1. Who will replace Andy Reid in Philadelphia?
The team fired Reid, who had been the head coach of the Eagles since the 1999 season, following back-to-back disappointing sub-.500 finishes. Under Reid's watch, the Eagles won the NFC East six times, played in five NFC Championship games and reached one Super Bowl. His career record of 130-93-1 was the best in franchise history, and was the longest-tenured head coach in the NFL.
Reid wasn't able to harness the team's potential the past two seasons, but these past two seasons shouldn't diminish what he'd accomplished the previous twelve seasons. Replacing Reid won't be easy, but the team has already looked into Oregon head coach Chip Kelly (who has since decided to stay with the school), Seattle Seahawks' defensive coordinator Gus Bradley and Cincinnati Bengals' offensive coordinator (and brother of former NFL head coach and current Monday Night Football color commentator Jon Gruden) Jay Gruden.
Whoever ends up taking the job will have to decide what to do with the quarterback situation, as incumbent Michael Vick's contract has only $3 million in guaranteed money out of his $15 million 2013 salary, meaning he could be allowed to walk at a relatively low cost. Rookie Nic Foles showed some promise when given an opportunity late in the season, but still has room to improve. That decision, along with what to do with other big contract players, will likely come down to whether their new head coach decides to rebuild or reload.
2. Is Nick Foles the answer at quarterback?
After Michael Vick's struggles during the 2011 season, the team decided to spend a 2012 3rd-round pick on Arizona quarterback Nick Foles. Vick struggled with turnovers again in 2012, but it was due to a concussion that Foles got his first taste of regular season NFL action. After taking the reigns from Vick, Foles completed 60.7% of his passes for 1,699 yards, with six touchdown passes and five interceptions.
Foles is capable of making all the throws, and has shown good touch on his passes as well. His mobility is lacking, but can offset that with good pocket presence, as he has prototypical size for a traditional drop-back passer (6'6", 243). Foles also must realize throwing windows in the NFL will be tighter than in college, so his decision-making will also need to improve, though that usually comes with more experience. While Foles will be learning a new offense whenever a new head coach is named, he will probably need more experience under center, as he primarily ran out of the shotgun with both the Eagles and in college at Arizona.

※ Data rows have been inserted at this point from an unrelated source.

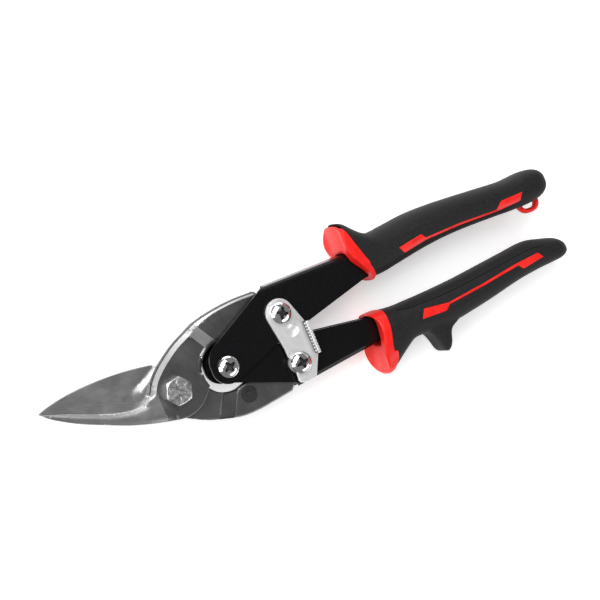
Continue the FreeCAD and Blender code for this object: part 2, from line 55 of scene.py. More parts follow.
UPPER_PIN, LOWER_PIN = (LINK_X, LINK_Y), (LINK_X, -LINK_Y)


# ------------------------------------------------------------------ camera and lights
def unit(angle):
    """A level vector at an angle in radians."""
    return np.array((math.cos(angle), math.sin(angle), 0.0))


TILT, TILT_AZIMUTH = math.radians(21), math.radians(160)
ROLL = math.radians(24)
DISTANCE, SENSOR, LENS = 970.0, 36.0, 139.536
# The top of the main bolt's head, and how far right and up of the view's middle it stands, at its distance.
BOLT_TOP = np.array((0.0, 0.0, 21.2))
BOLT_RIGHT, BOLT_UP = -50.135, -37.998


def tilted(v):
    """Turns a vector with the camera: by TILT about the level axis square to TILT_AZIMUTH."""
    w = np.cross((0, 0, 1), unit(TILT_AZIMUTH))
    return v * math.cos(TILT) + np.cross(w, v) * math.sin(TILT) + w * np.dot(w, v) * (1 - math.cos(TILT))


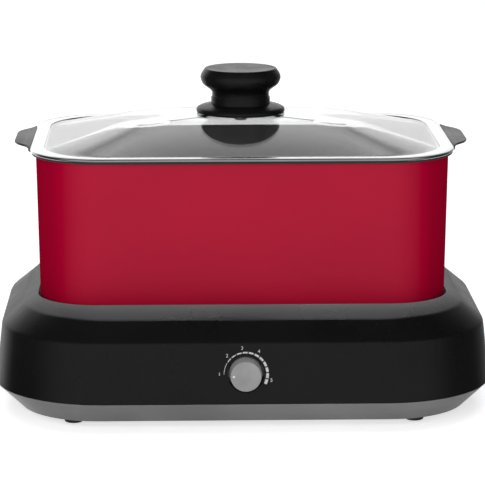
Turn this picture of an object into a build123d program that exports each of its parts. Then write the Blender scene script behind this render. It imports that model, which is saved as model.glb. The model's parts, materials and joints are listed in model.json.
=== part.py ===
from build123d import *
import math
import os

# Slow cooker: a lift-out oblong vessel with a glass lid, on a heated plastic base.
# Millimetres, +Z up, -Y is the side with the control dial. While it is drawn, the
# vessel's centre line is X = 0, Y = 0 and the feet stand on Z = 0. At export every
# piece is moved along Y, so that the origin is under the middle of the whole object.

# ---------------------------------------------------------------- driving sizes
# Vessel, measured outside its wall, at the underside of the flange
mouth_half_width = 143.0
mouth_half_depth = 95.6
mouth_corner = 45.4
vessel_height = 111.2
vessel_taper = 2.1            # how far the wall leans in from mouth to floor
vessel_corner_change = 5.9    # the corners are this much tighter at the floor
vessel_wall = 1.8
vessel_floor = 2.6
vessel_floor_round = 9.0
flange_reach = 3.0
flange_thickness = 1.5
tab_reach = 16.7
tab_rise = 2.0                # the tab steps up beside the lid's rim, level with its top
tab_rim_gap = 0.5
tab_root_half = 47.0
tab_shoulder_half = 37.5
tab_shoulder_reach = 7.8
tab_tip_half = 24.0
tab_tip_round = 28.0
tab_root_round = 4.5

# Base, stacked upwards from the floor that it stands on
foot_height = 5.5
tray_height = 16.1
band_height = 41.4
bevel_height = 12.6
collar_height = 4.6
well_depth = 12.2
# Base, in plan, from the vessel's mouth out to the seam between tray and shell
skirt_side = 29.3
skirt_front = 44.5
skirt_back = 44.5
skirt_front_corner = 77.0
skirt_back_corner = 111.0
band_lean = 4.8
band_corner_change = 5.5
bevel_run = 14.6
bevel_corner_change = 9.5
tray_run = 17.4
tray_corner_change = 21.0
shell_wall = 2.8
tray_wall = 2.5
tray_floor = 2.5
lip_height = 3.0
lip_thickness = 1.8
lip_clearance = 0.3

# Well and heating plate
well_clearance = 1.5
ledge_reach = 8.0
plate_thickness = 4.0
plate_clearance = 0.8
stud_radius = 2.5
stud_drop = 12.0
stud_inset = 34.0
element_radius = 3.2
element_inset = 30.0
element_bend = 26.0
element_gap_half = 24.0
cold_pin_radius = 1.2
cold_pin_length = 9.0
shield_thickness = 0.8
shield_inset = 14.0
shield_rim = 5.0
shield_window = 12.0
nut_across = 8.0
nut_height = 4.0
plate_screw_inset = 5.0
plate_screw_skin = 1.2        # metal left above the blind holes of the plate
plate_edge = 1.0
tag_width = 6.3
tag_thickness = 0.8
tag_height = 6.0
air = 0.05                    # between pieces that only rest near each other

# Feet and tray fasteners
foot_radius = 6.5
foot_round = 1.2
foot_inset_x = 37.9
foot_inset_front = 20.7
foot_inset_back = 27.0
foot_stem_radius = 3.0
foot_head_radius = 3.9
foot_head_height = 2.4
boss_radius = 4.5
cup_radius = 6.5
cup_height = 8.5
counterbore_radius = 4.2
counterbore_depth = 6.0
front_boss_x = 76.0
boss_wall_gap = 14.0
tray_screw_radius = 1.75
screw_head_radius = 3.6
screw_head_height = 2.2
tray_screw_bite = 12.0
thread_gap = 0.02             # a thread or a press fit, drawn almost line to line
hole_gap = 0.3                # a clearance hole round a screw
stud_gap = 0.2
vent_width = 3.2
vent_length = 46.0
vent_pitch = 9.0
vent_count = 7
vent_bank_x = 62.0

# Control dial and thermostat
dial_height = 42.0
dial_radius = 11.5
dial_face_radius = 10.3
dial_proud = 7.0
dial_depth = 12.0
dial_wall = 1.8
dial_edge = 0.7
dial_hub_radius = 5.2
dial_clearance = 0.9
pointer_radius = 0.7
pointer_inset = 2.2
pointer_depth = 0.5
shaft_radius = 3.0
shaft_flat = 0.8
shaft_fit = 0.05
shaft_length = 24.0
shaft_end_gap = 0.3
clip_thickness = 0.5
clip_width = 3.5
clip_gap = 3.0
bushing_radius = 5.0
bushing_reach = 5.5
thermostat_nut_across = 14.0
thermostat_nut_height = 2.4
bracket_gap = 8.2             # from the shell's inner face to the bracket
bracket_thickness = 1.2
bracket_half_width = 38.0
bracket_half_height = 11.0
bracket_round = 4.0
bracket_screw_x = 31.0
bracket_screw_radius = 1.45
bracket_pilot = 1.5
bracket_hole = 1.6
bracket_head_radius = 2.8
bracket_head_height = 1.8
bracket_screw_short = 2.0     # how much shorter than the gap the bracket's screws are
thermostat_width = 28.0
thermostat_depth = 16.0
thermostat_height = 26.0
thermostat_round = 2.0
blade_length = 20.0
blade_width = 8.0
blade_thickness = 0.6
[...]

I think that Vick's contract situation makes it likely that Foles enters the 2013 starting quarterback for Philadelphia, with the only caveat being if the team drafts West Virginia quarterback Geno Smith should he fall to #4 or the team makes a run at someone like Ravens' quarterback Joe Flacco should he hit the open market.
3. How will Philadelphia address their offensive line woes?
The offensive line was one of the Eagles' biggest problems this season, particularly in pass protection, as they allowed a total of 48 sacks (28th in the league). The team clearly missed Jason Peters, who didn't play in 2012 after tearing his Achilles' heel during the offseason. Free agent addition Demetress Bell also battled the injury bug and struggled protecting the edge. Left guard Evan Mathis continued his solid play, but right guard Danny Watkins struggled enough that he was replaced by Jake Scott (who will be a free agent) at mid-season.
If the Eagles are looking to strengthen themselves at right guard, Alabama guard Chance Warmack is a mammoth man who does a great job run-blocking, and is an underrated athlete with solid footwork. Warmack will likely be available at #4.
In 2013, Bell will likely slide to right tackle with Peters returning, which should help the team in keep their quarterbacks upright. The Eagles will also likely improve at the pivot with the return of Jason Kelce, who was lost early in the season to ACL and MCL tears in his knee, though be sure to keep an eye on his recovery.
3. Will the new head coach properly utilize the running game?
Under former head coach Andy Reid, Philadelphia leaned more heavily on their passing games than any other team besides the Saints and Patriots. The difference between those teams is that while New Orleans and New England haven't had a great running back, the Eagles have one of the better runners in the NFL in LeSean McCoy.
Since being drafted in 2009 out of Pittsburgh, McCoy has proven to be one of the better pass-catchers in the league from the running back position, and has had no fewer than 40 receptions and 308 receiving yards in any season. The team still has a bevy of other weapons on offense at their disposal, including receivers DeSean Jackson and Jeremy Maclin, as well as tight end Brent Celek. Philadelphia also has a spell back in 2012 6th round pick Bryce Brown, who struggled with ball security but provided the team with a spark in McCoy's absence.
Regardless of who becomes the new head coach, they will likely try to find a better run/pass balance, and having a healthy McCoy in the backfield (along with Brown), should make the decision easier, especially with the potential for a second-year quarterback to be under center.